Available data:
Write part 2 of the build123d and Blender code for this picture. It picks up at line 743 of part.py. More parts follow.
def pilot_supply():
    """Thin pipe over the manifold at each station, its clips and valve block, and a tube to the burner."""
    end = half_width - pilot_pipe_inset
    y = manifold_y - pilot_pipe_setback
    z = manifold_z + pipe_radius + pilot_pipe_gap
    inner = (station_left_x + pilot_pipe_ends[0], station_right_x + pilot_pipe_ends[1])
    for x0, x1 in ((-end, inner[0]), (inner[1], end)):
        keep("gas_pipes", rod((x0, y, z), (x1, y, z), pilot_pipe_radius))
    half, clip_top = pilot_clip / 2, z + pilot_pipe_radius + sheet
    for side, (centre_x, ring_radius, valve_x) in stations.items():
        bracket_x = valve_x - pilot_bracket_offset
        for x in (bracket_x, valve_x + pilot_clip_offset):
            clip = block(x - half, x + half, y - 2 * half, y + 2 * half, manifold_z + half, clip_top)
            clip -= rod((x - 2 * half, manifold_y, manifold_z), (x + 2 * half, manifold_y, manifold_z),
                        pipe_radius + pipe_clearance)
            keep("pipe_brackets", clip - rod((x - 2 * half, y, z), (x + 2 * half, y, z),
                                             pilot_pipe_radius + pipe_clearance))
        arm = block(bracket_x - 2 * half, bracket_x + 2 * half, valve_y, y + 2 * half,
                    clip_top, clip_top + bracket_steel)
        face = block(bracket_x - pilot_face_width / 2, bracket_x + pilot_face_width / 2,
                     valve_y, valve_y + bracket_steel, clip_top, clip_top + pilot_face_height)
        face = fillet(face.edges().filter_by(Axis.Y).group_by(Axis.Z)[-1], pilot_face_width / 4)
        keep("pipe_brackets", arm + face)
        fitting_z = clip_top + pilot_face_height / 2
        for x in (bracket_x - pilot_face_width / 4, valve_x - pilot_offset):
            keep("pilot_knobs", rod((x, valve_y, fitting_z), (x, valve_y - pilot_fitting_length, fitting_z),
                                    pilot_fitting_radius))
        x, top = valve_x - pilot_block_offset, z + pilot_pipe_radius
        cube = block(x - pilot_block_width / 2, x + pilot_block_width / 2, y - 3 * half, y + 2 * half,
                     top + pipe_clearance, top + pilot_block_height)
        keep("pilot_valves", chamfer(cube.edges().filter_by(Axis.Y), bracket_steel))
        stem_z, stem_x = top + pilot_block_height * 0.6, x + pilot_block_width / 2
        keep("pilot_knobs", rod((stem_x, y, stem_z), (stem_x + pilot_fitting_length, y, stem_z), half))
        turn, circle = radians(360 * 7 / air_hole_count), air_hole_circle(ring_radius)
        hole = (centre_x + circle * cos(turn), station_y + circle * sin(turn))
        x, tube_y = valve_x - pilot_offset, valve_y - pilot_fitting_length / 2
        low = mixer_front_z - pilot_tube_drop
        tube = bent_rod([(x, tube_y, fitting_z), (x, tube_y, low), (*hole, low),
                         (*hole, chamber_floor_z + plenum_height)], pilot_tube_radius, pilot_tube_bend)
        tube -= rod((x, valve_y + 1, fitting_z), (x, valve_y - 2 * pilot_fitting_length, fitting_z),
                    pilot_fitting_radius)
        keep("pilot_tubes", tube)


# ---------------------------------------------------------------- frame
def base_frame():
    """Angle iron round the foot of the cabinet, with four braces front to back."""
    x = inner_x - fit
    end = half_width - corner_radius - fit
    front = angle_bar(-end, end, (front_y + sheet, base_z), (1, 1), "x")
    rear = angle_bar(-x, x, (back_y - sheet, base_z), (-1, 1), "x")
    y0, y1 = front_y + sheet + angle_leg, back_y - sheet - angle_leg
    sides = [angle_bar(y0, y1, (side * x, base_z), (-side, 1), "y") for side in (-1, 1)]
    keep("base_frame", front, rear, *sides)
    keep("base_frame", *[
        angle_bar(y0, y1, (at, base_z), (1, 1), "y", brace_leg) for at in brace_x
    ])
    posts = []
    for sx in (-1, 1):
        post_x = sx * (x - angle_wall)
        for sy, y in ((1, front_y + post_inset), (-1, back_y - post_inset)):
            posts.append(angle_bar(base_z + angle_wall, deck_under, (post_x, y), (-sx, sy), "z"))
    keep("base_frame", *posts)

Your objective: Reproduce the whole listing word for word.

Exercise response:
Write part 2 of the build123d and Blender code for this picture. It picks up at line 743 of part.py. More parts follow.
def pilot_supply():
    """Thin pipe over the manifold at each station, its clips and valve block, and a tube to the burner."""
    end = half_width - pilot_pipe_inset
    y = manifold_y - pilot_pipe_setback
    z = manifold_z + pipe_radius + pilot_pipe_gap
    inner = (station_left_x + pilot_pipe_ends[0], station_right_x + pilot_pipe_ends[1])
    for x0, x1 in ((-end, inner[0]), (inner[1], end)):
        keep("gas_pipes", rod((x0, y, z), (x1, y, z), pilot_pipe_radius))
    half, clip_top = pilot_clip / 2, z + pilot_pipe_radius + sheet
    for side, (centre_x, ring_radius, valve_x) in stations.items():
        bracket_x = valve_x - pilot_bracket_offset
        for x in (bracket_x, valve_x + pilot_clip_offset):
            clip = block(x - half, x + half, y - 2 * half, y + 2 * half, manifold_z + half, clip_top)
            clip -= rod((x - 2 * half, manifold_y, manifold_z), (x + 2 * half, manifold_y, manifold_z),
                        pipe_radius + pipe_clearance)
            keep("pipe_brackets", clip - rod((x - 2 * half, y, z), (x + 2 * half, y, z),
                                             pilot_pipe_radius + pipe_clearance))
        arm = block(bracket_x - 2 * half, bracket_x + 2 * half, valve_y, y + 2 * half,
                    clip_top, clip_top + bracket_steel)
        face = block(bracket_x - pilot_face_width / 2, bracket_x + pilot_face_width / 2,
                     valve_y, valve_y + bracket_steel, clip_top, clip_top + pilot_face_height)
        face = fillet(face.edges().filter_by(Axis.Y).group_by(Axis.Z)[-1], pilot_face_width / 4)
        keep("pipe_brackets", arm + face)
        fitting_z = clip_top + pilot_face_height / 2
        for x in (bracket_x - pilot_face_width / 4, valve_x - pilot_offset):
            keep("pilot_knobs", rod((x, valve_y, fitting_z), (x, valve_y - pilot_fitting_length, fitting_z),
                                    pilot_fitting_radius))
        x, top = valve_x - pilot_block_offset, z + pilot_pipe_radius
        cube = block(x - pilot_block_width / 2, x + pilot_block_width / 2, y - 3 * half, y + 2 * half,
                     top + pipe_clearance, top + pilot_block_height)
        keep("pilot_valves", chamfer(cube.edges().filter_by(Axis.Y), bracket_steel))
        stem_z, stem_x = top + pilot_block_height * 0.6, x + pilot_block_width / 2
        keep("pilot_knobs", rod((stem_x, y, stem_z), (stem_x + pilot_fitting_length, y, stem_z), half))
        turn, circle = radians(360 * 7 / air_hole_count), air_hole_circle(ring_radius)
        hole = (centre_x + circle * cos(turn), station_y + circle * sin(turn))
        x, tube_y = valve_x - pilot_offset, valve_y - pilot_fitting_length / 2
        low = mixer_front_z - pilot_tube_drop
        tube = bent_rod([(x, tube_y, fitting_z), (x, tube_y, low), (*hole, low),
                         (*hole, chamber_floor_z + plenum_height)], pilot_tube_radius, pilot_tube_bend)
        tube -= rod((x, valve_y + 1, fitting_z), (x, valve_y - 2 * pilot_fitting_length, fitting_z),
                    pilot_fitting_radius)
        keep("pilot_tubes", tube)


# ---------------------------------------------------------------- frame
def base_frame():
    """Angle iron round the foot of the cabinet, with four braces front to back."""
    x = inner_x - fit
    end = half_width - corner_radius - fit
    front = angle_bar(-end, end, (front_y + sheet, base_z), (1, 1), "x")
    rear = angle_bar(-x, x, (back_y - sheet, base_z), (-1, 1), "x")
    y0, y1 = front_y + sheet + angle_leg, back_y - sheet - angle_leg
    sides = [angle_bar(y0, y1, (side * x, base_z), (-side, 1), "y") for side in (-1, 1)]
    keep("base_frame", front, rear, *sides)
    keep("base_frame", *[
        angle_bar(y0, y1, (at, base_z), (1, 1), "y", brace_leg) for at in brace_x
    ])
    posts = []
    for sx in (-1, 1):
        post_x = sx * (x - angle_wall)
        for sy, y in ((1, front_y + post_inset), (-1, back_y - post_inset)):
            posts.append(angle_bar(base_z + angle_wall, deck_under, (post_x, y), (-sx, sy), "z"))
    keep("base_frame", *posts)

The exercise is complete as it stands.